3D code data:
________________________________________

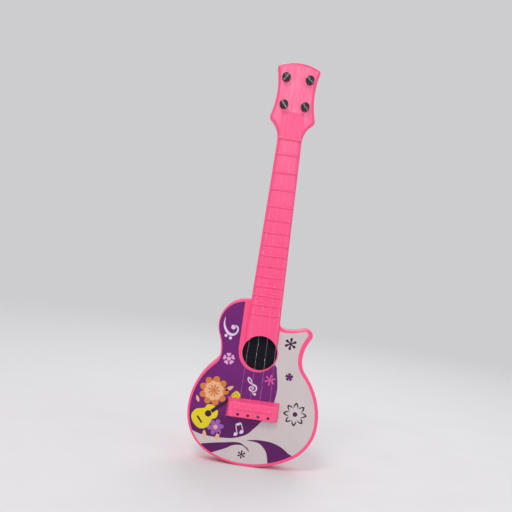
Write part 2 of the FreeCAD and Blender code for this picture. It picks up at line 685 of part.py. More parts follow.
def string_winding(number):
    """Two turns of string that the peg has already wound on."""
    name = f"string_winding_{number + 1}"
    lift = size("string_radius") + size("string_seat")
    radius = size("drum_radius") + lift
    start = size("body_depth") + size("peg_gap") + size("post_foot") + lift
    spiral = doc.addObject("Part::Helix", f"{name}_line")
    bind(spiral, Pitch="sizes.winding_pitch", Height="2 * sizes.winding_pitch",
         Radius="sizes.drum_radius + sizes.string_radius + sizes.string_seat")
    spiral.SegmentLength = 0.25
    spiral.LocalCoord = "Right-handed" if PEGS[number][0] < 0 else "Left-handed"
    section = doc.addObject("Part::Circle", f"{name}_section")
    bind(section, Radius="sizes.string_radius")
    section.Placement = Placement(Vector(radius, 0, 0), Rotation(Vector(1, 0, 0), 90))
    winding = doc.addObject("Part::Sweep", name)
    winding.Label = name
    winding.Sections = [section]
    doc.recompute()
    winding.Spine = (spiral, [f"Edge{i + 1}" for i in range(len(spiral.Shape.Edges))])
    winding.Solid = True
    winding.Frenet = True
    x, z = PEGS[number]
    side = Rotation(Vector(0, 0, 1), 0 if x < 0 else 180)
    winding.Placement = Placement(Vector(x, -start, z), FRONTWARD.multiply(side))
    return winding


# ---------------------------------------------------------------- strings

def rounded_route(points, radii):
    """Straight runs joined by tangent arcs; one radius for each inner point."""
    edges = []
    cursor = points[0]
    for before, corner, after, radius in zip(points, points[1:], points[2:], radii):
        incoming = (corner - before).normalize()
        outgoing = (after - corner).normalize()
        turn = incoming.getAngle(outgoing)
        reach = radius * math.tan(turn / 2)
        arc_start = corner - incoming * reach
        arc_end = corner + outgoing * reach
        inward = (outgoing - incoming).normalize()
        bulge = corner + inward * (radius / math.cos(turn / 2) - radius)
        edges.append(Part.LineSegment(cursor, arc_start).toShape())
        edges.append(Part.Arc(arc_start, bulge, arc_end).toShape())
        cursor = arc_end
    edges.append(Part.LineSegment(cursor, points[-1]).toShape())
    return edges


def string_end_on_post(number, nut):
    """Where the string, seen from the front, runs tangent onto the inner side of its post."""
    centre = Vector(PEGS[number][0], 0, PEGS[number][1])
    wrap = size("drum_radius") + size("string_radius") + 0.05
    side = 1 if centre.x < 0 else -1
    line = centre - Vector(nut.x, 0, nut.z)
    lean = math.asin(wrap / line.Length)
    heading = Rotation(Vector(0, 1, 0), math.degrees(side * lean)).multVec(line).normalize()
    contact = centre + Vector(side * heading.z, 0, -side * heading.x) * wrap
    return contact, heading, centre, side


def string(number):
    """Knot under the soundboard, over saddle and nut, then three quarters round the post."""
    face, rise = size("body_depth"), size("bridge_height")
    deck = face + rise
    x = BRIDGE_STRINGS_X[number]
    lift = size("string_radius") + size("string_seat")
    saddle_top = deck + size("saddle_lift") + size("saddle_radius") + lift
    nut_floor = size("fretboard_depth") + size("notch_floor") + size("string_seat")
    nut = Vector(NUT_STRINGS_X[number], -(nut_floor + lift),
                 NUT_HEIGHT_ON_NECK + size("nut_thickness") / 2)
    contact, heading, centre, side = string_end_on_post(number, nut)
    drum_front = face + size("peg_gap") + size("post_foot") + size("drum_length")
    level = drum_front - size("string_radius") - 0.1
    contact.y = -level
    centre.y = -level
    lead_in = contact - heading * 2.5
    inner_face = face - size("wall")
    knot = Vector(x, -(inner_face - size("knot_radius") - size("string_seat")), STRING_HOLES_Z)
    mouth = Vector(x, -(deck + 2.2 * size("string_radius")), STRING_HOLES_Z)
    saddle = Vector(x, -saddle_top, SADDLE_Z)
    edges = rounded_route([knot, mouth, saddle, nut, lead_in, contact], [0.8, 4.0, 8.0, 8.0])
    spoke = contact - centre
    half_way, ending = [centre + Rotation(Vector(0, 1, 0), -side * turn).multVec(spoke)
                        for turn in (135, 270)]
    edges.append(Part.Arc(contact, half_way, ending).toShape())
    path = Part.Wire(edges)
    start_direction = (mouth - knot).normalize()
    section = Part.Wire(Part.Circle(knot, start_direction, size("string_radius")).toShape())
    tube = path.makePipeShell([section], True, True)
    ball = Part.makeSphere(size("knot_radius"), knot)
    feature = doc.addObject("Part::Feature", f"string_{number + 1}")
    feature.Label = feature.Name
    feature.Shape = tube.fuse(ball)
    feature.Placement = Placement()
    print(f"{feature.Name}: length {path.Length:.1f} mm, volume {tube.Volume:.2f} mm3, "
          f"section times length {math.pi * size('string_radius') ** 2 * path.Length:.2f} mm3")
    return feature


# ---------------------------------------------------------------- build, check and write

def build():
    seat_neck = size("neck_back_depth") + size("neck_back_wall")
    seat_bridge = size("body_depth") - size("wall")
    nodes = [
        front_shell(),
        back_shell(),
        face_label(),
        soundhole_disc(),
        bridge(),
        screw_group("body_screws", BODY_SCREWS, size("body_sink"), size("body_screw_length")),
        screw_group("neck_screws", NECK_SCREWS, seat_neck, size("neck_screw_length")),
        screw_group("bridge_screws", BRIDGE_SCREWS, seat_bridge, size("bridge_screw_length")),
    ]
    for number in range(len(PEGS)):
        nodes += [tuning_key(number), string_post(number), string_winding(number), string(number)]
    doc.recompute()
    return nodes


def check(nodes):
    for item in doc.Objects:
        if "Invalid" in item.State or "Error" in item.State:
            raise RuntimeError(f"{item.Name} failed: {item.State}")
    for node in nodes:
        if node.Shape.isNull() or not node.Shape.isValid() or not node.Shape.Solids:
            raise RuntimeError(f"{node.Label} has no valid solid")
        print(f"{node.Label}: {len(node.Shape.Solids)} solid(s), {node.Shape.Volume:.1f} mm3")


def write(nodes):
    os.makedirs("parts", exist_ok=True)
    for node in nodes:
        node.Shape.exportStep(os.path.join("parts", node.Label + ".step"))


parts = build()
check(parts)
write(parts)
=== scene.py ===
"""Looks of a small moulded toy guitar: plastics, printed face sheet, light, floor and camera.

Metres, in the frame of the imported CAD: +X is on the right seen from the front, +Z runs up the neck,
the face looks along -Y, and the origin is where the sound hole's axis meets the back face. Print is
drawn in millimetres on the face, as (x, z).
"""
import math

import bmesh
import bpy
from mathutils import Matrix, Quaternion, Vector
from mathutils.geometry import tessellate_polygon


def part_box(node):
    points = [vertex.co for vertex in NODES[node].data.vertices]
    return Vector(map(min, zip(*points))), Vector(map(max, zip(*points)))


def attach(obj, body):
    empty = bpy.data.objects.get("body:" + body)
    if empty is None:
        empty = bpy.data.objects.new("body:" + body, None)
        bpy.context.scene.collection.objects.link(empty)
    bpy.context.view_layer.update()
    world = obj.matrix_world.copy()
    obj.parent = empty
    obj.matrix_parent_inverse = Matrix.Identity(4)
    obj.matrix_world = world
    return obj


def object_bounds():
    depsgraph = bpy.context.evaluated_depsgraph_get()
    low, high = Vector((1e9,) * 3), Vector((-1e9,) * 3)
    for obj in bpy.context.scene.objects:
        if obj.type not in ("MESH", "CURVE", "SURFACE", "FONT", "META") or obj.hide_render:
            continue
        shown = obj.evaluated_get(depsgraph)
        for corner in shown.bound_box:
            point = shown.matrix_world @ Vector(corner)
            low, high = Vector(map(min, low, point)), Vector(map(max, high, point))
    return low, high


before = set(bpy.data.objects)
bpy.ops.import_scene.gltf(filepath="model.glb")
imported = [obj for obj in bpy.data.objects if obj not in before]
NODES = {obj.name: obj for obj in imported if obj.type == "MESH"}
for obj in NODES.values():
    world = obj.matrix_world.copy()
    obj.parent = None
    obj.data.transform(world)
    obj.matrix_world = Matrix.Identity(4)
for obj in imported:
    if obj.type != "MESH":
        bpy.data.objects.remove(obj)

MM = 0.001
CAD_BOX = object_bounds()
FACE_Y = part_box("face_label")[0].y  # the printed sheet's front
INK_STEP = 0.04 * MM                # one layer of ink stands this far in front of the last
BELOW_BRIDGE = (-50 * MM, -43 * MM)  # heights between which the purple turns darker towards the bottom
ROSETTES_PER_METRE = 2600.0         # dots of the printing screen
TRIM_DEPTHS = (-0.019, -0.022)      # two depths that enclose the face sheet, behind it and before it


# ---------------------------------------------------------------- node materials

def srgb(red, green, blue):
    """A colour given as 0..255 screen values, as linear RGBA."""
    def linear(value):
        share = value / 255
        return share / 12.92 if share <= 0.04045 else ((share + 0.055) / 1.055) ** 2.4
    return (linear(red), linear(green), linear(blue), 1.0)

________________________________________

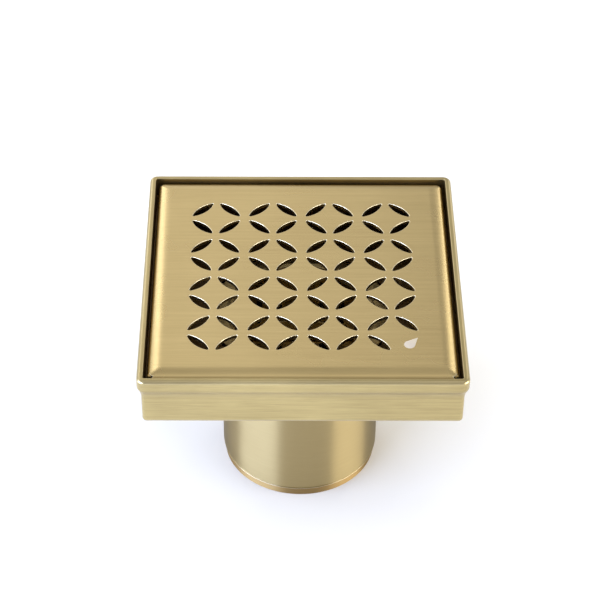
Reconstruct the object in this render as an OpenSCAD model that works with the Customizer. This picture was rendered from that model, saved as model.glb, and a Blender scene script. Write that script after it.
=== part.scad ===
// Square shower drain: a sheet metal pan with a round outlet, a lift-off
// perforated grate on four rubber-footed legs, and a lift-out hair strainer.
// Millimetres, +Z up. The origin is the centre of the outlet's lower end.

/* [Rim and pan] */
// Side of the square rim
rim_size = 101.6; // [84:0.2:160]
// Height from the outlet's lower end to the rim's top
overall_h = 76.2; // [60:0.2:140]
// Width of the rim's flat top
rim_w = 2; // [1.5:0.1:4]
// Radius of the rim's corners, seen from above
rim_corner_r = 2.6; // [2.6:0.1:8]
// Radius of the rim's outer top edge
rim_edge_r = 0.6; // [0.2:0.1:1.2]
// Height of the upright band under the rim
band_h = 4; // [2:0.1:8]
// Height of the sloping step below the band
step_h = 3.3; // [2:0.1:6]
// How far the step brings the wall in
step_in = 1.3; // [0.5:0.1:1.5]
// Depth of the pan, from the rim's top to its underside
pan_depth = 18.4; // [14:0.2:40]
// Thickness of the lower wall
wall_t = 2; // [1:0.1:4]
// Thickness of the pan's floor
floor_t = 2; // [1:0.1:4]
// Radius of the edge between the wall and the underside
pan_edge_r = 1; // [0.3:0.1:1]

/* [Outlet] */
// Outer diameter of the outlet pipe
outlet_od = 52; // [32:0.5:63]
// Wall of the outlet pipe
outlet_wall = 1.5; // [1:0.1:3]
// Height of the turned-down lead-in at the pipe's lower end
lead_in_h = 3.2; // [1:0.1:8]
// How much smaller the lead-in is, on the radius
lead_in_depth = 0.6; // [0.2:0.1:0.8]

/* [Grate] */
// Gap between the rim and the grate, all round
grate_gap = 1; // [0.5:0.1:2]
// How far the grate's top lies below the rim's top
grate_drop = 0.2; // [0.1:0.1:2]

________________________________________

Problem to solve —
Return only the part of the records above that opens with the line containing "Reconstruct the object" and closes with the line containing "outlet's lower end.", ends included.

Result below —
Reconstruct the object in this render as an OpenSCAD model that works with the Customizer. This picture was rendered from that model, saved as model.glb, and a Blender scene script. Write that script after it.
=== part.scad ===
// Square shower drain: a sheet metal pan with a round outlet, a lift-off
// perforated grate on four rubber-footed legs, and a lift-out hair strainer.
// Millimetres, +Z up. The origin is the centre of the outlet's lower end.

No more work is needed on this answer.